Previously, the kingdom regarded domestic abuse against women and children as private matters, but under the new law all forms of abuse - including physical, psychological and sexual - as well as the threat of abuse, will be eligible for penal action. 

According to the Saudi Gazette, the Ministry of Social Affairs said convicted abusers will receive a minimum jail term of one month and a maximum of one year and/or fines ranging from 5,000 to 50,000 Saudi riyals ($1,333 to $13,333).  In the case of repeat offenses, the punishment will be doubled.

In a statement to the Saudi Press Agency following the Cabinet session, Minister of Culture and Information Dr Abdulaziz Khoja said the new law affords abuse victims provisions for shelter as well as psychological, social and health care.

He noted there is also a specific provision in the law to prevent workplace abuse. “All civilian or military employees and all workers in the private sector who learn of a case of abuse - by virtue of their work - shall report the case to their employers when they know,” the Cabinet said in a statement.

Domestic violence, previously considered a private family matter in the kingdom, is a relatively new concept for public discussion. In April, the kingdom published its first public campaign ad against domestic violence, featuring a close-up of a woman wearing a niqab with only her eyes visible, one markedly blackened. “Some things can’t be covered - fighting women’s abuse together,” read the ad’s text.
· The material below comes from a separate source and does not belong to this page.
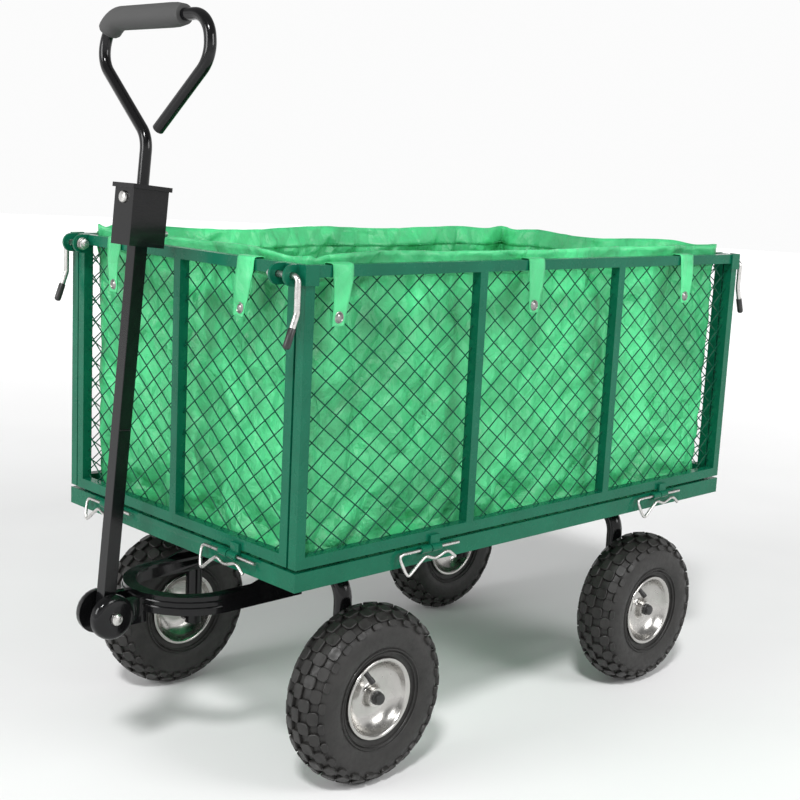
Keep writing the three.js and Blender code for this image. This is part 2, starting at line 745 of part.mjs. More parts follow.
// The plates that carry the tongue's arms up to the axle beam.
function tongueGusset(sign) {
  const reach = 60;
  const outline = new THREE.Shape([
    new THREE.Vector2(frontAxleX - reach / 2, tongueTop - 2),
    new THREE.Vector2(frontAxleX + 2 * reach, tongueTop - 2),
    new THREE.Vector2(frontAxleX + BEAM_RADIUS + 8, beamZ),
    new THREE.Vector2(frontAxleX - BEAM_RADIUS - 8, beamZ),
  ]);
  return new THREE.ExtrudeGeometry(outline, { depth: TONGUE_PLATE, bevelEnabled: false })
    .rotateX(Math.PI / 2)
    .translate(0, sign > 0 ? TONGUE_HALF_WIDTH : -TONGUE_HALF_WIDTH + TONGUE_PLATE, 0);
}

// A round pressed cheek, flat inside and with its outer edge rounded over.
function cheek(innerY) {
  const profile = [new THREE.Vector2(0, 0), new THREE.Vector2(CHEEK_RADIUS, 0)];
  const steps = 3;
  for (let i = 0; i <= steps; i += 1) {
    const angle = (Math.PI / 2) * (i / steps);
    profile.push(new THREE.Vector2(
      CHEEK_RADIUS - CHEEK_ROUNDING + CHEEK_ROUNDING * Math.cos(angle),
      CHEEK_THICKNESS - CHEEK_ROUNDING + CHEEK_ROUNDING * Math.sin(angle)));
  }
  profile.push(new THREE.Vector2(0, CHEEK_THICKNESS));
  return new THREE.LatheGeometry(profile, 24).translate(pivotX, innerY, pivotZ);
}

function makeTongue() {
  const forkHalf = HANDLE_TUBE / 2 + FORK_CLEARANCE;
  const shapes = [tongueBand(), tongueGusset(1), tongueGusset(-1)];
  for (const sign of [1, -1]) {
    const disc = cheek(forkHalf);
    shapes.push(sign > 0 ? disc : disc.scale(1, -1, 1));
    shapes.push(box([FORK_REACH + 4, CHEEK_THICKNESS - 4, 36],
      [pivotX - FORK_REACH / 2 - 4, sign * (forkHalf + (CHEEK_THICKNESS - 4) / 2), pivotZ + 3]));
  }
  const cuts = [
    rod('y', PIVOT_BOLT_RADIUS + PIVOT_CLEARANCE, -60, 60, [pivotX, pivotZ], 16),
    rod('y', BEAM_RADIUS + GAP + 0.2, -legY, legY, [frontAxleX, beamZ], 24),
  ];
  place('tongue', combine(shapes, cuts), blackPaint);

  const headAt = forkHalf + CHEEK_THICKNESS + GAP;
  place('pivot_bolt', combine([
    rod('y', PIVOT_BOLT_RADIUS, -headAt - 3, headAt + 3, [pivotX, pivotZ], 16),
    rod('y', BOLT_HEAD_RADIUS, headAt, headAt + BOLT_HEAD_HEIGHT, [pivotX, pivotZ], 6),
    rod('y', BOLT_HEAD_RADIUS, -headAt - BOLT_HEAD_HEIGHT, -headAt, [pivotX, pivotZ], 6),
  ]), zinc);
}

// ---------------------------------------------------------------- handle

// The handle's own frame has z along it, from the pivot, and x pointing forward.
const handle = new THREE.Group();
handle.position.set(pivotX, 0, pivotZ);
handle.rotation.y = -THREE.MathUtils.degToRad(HANDLE_LEAN);
cart.add(handle);

const sleeveTop = SLEEVE_START + SLEEVE_LENGTH;
const hitchPinZ = SLEEVE_START + HITCH_PIN_UP;
const sleeveBoltZ = sleeveTop - SLEEVE_BOLT_DOWN;

function makeHandleTube() {
  const tubeTop = SLEEVE_START + TUBE_IN_SLEEVE;
  place('handle_tube', combine(
    [box([HANDLE_TUBE, HANDLE_TUBE, tubeTop + HANDLE_TAIL], [0, 0, (tubeTop - HANDLE_TAIL) / 2])],
    [
      rod('y', PIVOT_BOLT_RADIUS + PIVOT_CLEARANCE, -20, 20, [0, 0], 16),
      rod('x', HITCH_PIN_RADIUS + 0.5, -20, 20, [0, hitchPinZ], 12),
    ],
  ), blackPaint, handle);
}

function makeTowSleeve() {
  const middle = (SLEEVE_START + sleeveTop) / 2;
  const lipZ = sleeveTop - SLEEVE_LIP_HEIGHT / 2;
  const cavityTop = sleeveTop - SLEEVE_LIP_HEIGHT;
  place('tow_sleeve', combine([
    box([SLEEVE_DEPTH, SLEEVE_WIDTH, SLEEVE_LENGTH], [0, 0, middle]),
    box([SLEEVE_DEPTH + 2 * SLEEVE_LIP, SLEEVE_WIDTH + 2 * SLEEVE_LIP, SLEEVE_LIP_HEIGHT], [0, 0, lipZ]),
  ], [
    box([SLEEVE_DEPTH - 2 * SLEEVE_WALL, SLEEVE_WIDTH - 2 * SLEEVE_WALL, SLEEVE_LENGTH],
      [0, 0, cavityTop - SLEEVE_LENGTH / 2]),
    rod('z', LOOP_TUBE_RADIUS + GAP + 0.4, cavityTop - 5, sleeveTop + 5, [0, 0], 16),
    rod('x', HITCH_PIN_RADIUS + 0.5, -SLEEVE_DEPTH, 0, [0, hitchPinZ], 12),
    rod('x', SLEEVE_BOLT_RADIUS + 0.4, 0, SLEEVE_DEPTH, [0, sleeveBoltZ], 12),
  ]), blackPaint, handle);
}

// The D-shaped loop: a stem, a slope to the left shoulder, across under the grip, and back to a free end.
function loopPoints() {
  const low = sleeveTop + LOOP_START;
  const corners = [
    new THREE.Vector3(0, 0, sleeveTop - STEM_IN_SLEEVE),
    new THREE.Vector3(0, 0, low),
    new THREE.Vector3(0, -LOOP_HALF_WIDTH, low + LOOP_SHOULDER),
    new THREE.Vector3(0, -LOOP_TOP_HALF, low + LOOP_HEIGHT),
    new THREE.Vector3(0, LOOP_TOP_HALF, low + LOOP_HEIGHT),
    new THREE.Vector3(0, LOOP_HALF_WIDTH, low + LOOP_SHOULDER),
    new THREE.Vector3(0, LOOP_END_OFFSET, low + LOOP_END_OFFSET * 0.45),
  ];
  return bentPoints(corners, 30, 4);
}

function makeLoop() {
  const points = loopPoints();
  place('grip_loop', combine(
    [sweep(circleShape(LOOP_TUBE_RADIUS, 10), points)],
    [rod('x', SLEEVE_BOLT_RADIUS + 0.4, -20, 20, [0, sleeveBoltZ], 12)],
  ), blackPaint, handle);

  // The foam covers the loop from its left upper corner to a free end on the straight top.
  const first = points.findIndex((point) => point.y < 0 && point.z > points[0].z + STEM_IN_SLEEVE
    + LOOP_START + LOOP_SHOULDER + 16);
  const last = points.findIndex((point) => point.y > 0 && point.z > points[0].z + LOOP_HEIGHT);
  const covered = points.slice(first, last);
  covered.push(new THREE.Vector3(0, GRIP_END, points[last].z));
  const sleeve = circleShape(GRIP_RADIUS, 14);
  sleeve.holes.push(circleShape(LOOP_TUBE_RADIUS + 0.9, 10));
  place('foam_grip', sweep(sleeve, covered), blackFoam, handle);
}

function makeSleeveFasteners() {
  const frontFace = SLEEVE_DEPTH / 2;
  place('sleeve_bolt', combine([
    rod('x', SLEEVE_BOLT_RADIUS, -12, frontFace + 3, [0, sleeveBoltZ], 12),
    rod('x', SLEEVE_BOLT_RADIUS * 2, frontFace + GAP, frontFace + 5, [0, sleeveBoltZ], 12),
  ]), zinc, handle);

  const backFace = -frontFace;
  const stubEnd = backFace - HITCH_PIN_STUB;
  const ring = new THREE.TorusGeometry(HITCH_RING_RADIUS, HITCH_RING_WIRE, 6, 16)
    .rotateY(Math.PI / 2)
    .translate(backFace - 5, 0, hitchPinZ + HITCH_RING_RADIUS);
  place('hitch_pin', combine([
    rod('x', HITCH_PIN_RADIUS, stubEnd, 12, [0, hitchPinZ], 12),
    ring,
  ]), zinc, handle);
}

// ---------------------------------------------------------------- assembly

makeDeck();
for (const side of sides) {
  makePanel(side);
  makeHingePins(side);
  makeStraps(side);
}
makeCorners();
makeBag();
makeWheels();
makeAxles();
makeTurntable();
makeTongue();
makeHandleTube();
makeTowSleeve();
makeLoop();
makeSleeveFasteners();

// Put the origin below the middle of the cart's box.
const bounds = new THREE.Box3().setFromObject(cart, true);
const middle = bounds.getCenter(new THREE.Vector3());
cart.position.set(-middle.x, -middle.y, -bounds.min.z);
cart.updateMatrixWorld(true);

export default cart;
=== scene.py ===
"""Garden cart: a steel mesh cart with a fabric bag, four pneumatic wheels and a fold-up pull handle.

Metres, in the packed model's frame: +X is forward, +Y is the cart's left, +Z is up, and the ground is z = 0.
"""

import json
import math

import bmesh
import bpy
from bpy.props import FloatProperty, FloatVectorProperty, IntProperty, PointerProperty
from mathutils import Matrix, Quaternion, Vector, noise

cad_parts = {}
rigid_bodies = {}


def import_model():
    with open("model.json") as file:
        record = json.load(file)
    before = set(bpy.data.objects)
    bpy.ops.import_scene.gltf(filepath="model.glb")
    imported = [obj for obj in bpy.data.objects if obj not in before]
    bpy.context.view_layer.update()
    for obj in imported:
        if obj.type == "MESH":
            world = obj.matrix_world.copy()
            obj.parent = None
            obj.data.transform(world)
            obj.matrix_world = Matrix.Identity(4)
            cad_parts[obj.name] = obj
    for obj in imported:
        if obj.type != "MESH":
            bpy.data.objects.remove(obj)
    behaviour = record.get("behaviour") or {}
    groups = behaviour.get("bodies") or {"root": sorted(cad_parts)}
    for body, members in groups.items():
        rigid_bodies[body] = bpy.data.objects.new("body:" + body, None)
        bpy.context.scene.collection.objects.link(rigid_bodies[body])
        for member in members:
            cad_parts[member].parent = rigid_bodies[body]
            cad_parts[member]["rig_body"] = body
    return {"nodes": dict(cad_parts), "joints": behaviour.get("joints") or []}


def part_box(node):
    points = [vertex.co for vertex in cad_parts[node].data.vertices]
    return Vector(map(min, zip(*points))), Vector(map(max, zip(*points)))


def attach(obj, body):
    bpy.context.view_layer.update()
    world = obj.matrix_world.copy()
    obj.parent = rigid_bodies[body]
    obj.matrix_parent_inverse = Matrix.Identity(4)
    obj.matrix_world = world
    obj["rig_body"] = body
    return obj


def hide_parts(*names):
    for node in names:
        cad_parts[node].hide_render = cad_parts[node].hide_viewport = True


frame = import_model()

bl_info = {
    "name": "Garden cart",
    "version": (1, 0, 0),
    "blender": (4, 5, 0),
    "location": "3D View > Sidebar > Garden cart",
    "description": "Builds the visible pieces of a mesh garden cart on its packed frame",
    "category": "Object",
}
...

National Society for Human Rights member Suhaila Zain Al Abideen Al Hammad told the Saudi Gazette that she feared the new law was flawed because women are still subject to male guardians who must bring them to file abuse complaints, even though they might well be the abusers.

Domestic abuse is still not openly discussed in the kingdom, but a 2009 report cited by Arabian Business found that of women seeking help at primary health centres in Medina, 25.7 percent of the 689 women surveyed had been victims of physical domestic abuse, but only 36.7 percent of them had notified their doctors.